«Nessuna fuga in avanti: temi come quelli della web tax vanno affrontati a livello europeo e internazionale, non può essere un Paese da solo a farsi la sua legge». Così Paolo Coppola, deputato del Pd, commenta l’abrogazione della normativa mirata ad obbligare chi vende pubblicità online in Italia ad aprire partita Iva italiana. Una battaglia durata mesi: voluta dal suo collega di partito Francesco Boccia, la norma era stata approvata a fine dicembre nell’ambito della Legge di Stabilità, poi era stata rinviata a luglio e infine è stata cancellata dal Dl numero 16 del 6 marzo 2014. È invece in vigore dal primo gennaio il ruling, ovvero la tracciabilità dei pagamenti online, sempre proposta da Boccia. Ma per ora niente obbligo di partita Iva in Italia per Google & company. “Avrebbe avuto ricadute assai negative sulla gracile economia digitale del nostro Paese” sostiene Coppola.
Perché?
Premetto che la web tax ha avuto il pregio di sollevare e portare all’attenzione del grande pubblico una questione importante, ma a mio parere lo ha fatto nel modo sbagliato. Per l’ennesima volta si è messo in evidenza il lato negativo dell’economia digitale, invece di cercare di cogliere le opportunità che è in grado di offrire o tentare di fare sistema per farla crescere e sviluppare. In passato c’è stato questo approccio, anche da parte di membri del mio partito, per cui, quando ci si occupava della materia, si evidenziavano solo gli aspetti negativi.
Per quali motivi?
Mancanza di competenze interne e scarsa familiarità con il digitale, che cambia in maniera estremamente veloce. Se non lo si conosce, è possibile restarne intimoriti invece di provare a comprenderlo.

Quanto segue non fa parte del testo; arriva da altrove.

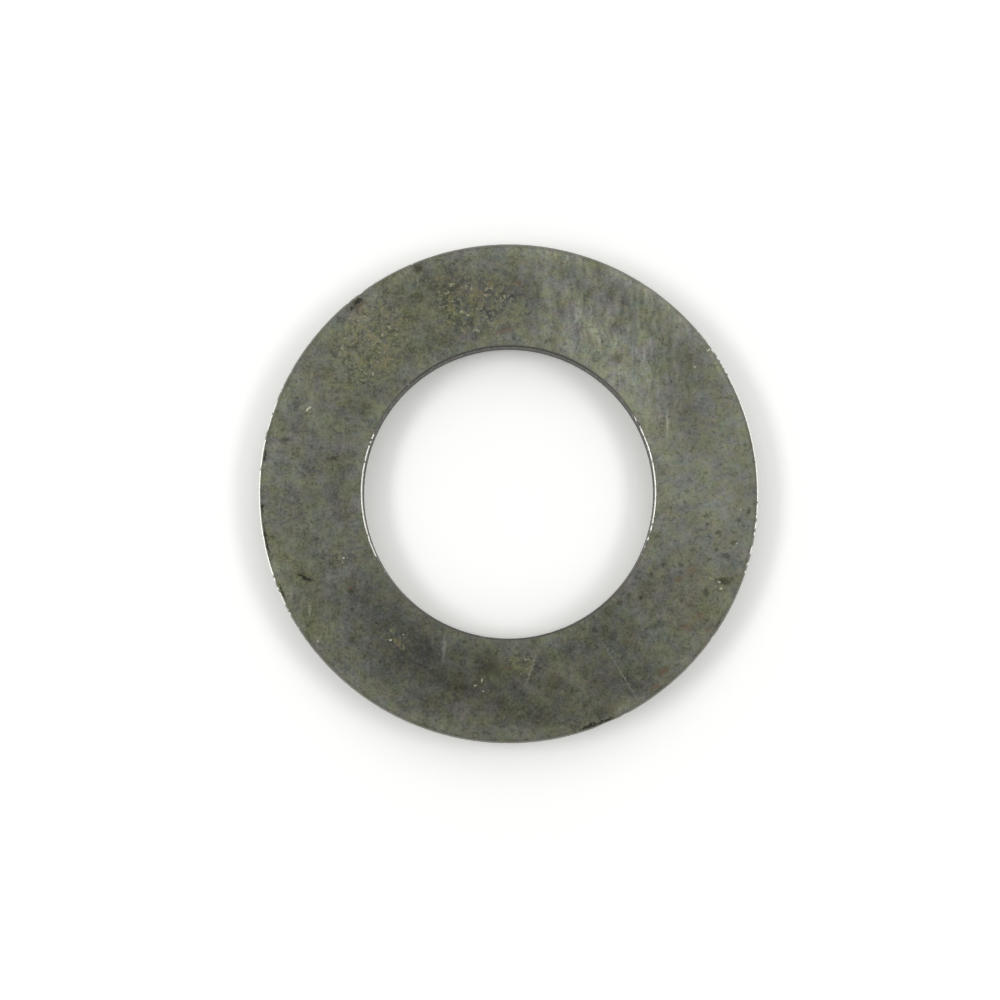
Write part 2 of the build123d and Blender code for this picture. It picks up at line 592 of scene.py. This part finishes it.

Boccia, promotore della norma, ha sempre puntato ad evidenziarne i vantaggi per la nostra economia.
Non condivido la sua analisi ma non posso nemmeno essere certo che la mia sia giusta. Ognuno fa le proprie scelte in base al background culturale, alle proprie esperienze e intuizioni.
Però la web tax ha creato una spaccatura all’interno del Pd. Come è potuto succedere?
Sono semplicemente emersi punti di vista diversi. Meno male che è così: è normalissimo e legittimo che in un grande partito come il nostro emergano opinioni e metodi diversi per affrontare un problema.
Adesso cosa accadrà?
Spero che la questione sia affrontata a livello europeo, come abbiamo chiesto fin dall’inizio. Anzi, temi come questi andrebbero affrontati in ambito internazionale: una delle caratteristiche di Internet è proprio quella di spostare inevitabilmente alcune tematiche sul piano internazionale. Fortunatamente noi abbiamo uno strumento come quello dell’Europa attraverso il quale possiamo discutere almeno a livello sovrannazionale. È in arrivo il semestre europeo: mi pare ci siano tutte le condizioni per trovare una soluzione ragionevole e comune a tutti i Paesi della Comunità europea.
E cosa si dovrebbe fare in concreto?
Va trovato un meccanismo che mantenga la possibilità di libero scambio all’interno dell’Unione ma che eviti il drenaggio fiscale troppo accentuato. Non posso dire che ho la soluzione, se l’avessi avuta l’avrei proposta. Però di una cosa sono certo: non ci deve essere un solo Paese che fa cose diverse dagli altri.
Però la Francia è già andata avanti per la sua strada. Cosa risponde a chi sostiene che bisogna muoversi singolarmente perché la Ue tarderà a intervenire?
Ritengo che si debba cercare di utilizzare gli strumenti democratici a livello europeo e fare le cose insieme, non le fughe in avanti. Peraltro la Francia ha spesso ha avuto approcci al digitale che non condivido: non è il primo esempio che mi viene in mente se devo pensare a un Paese che abbia un buon rapporto con l’economia digitale.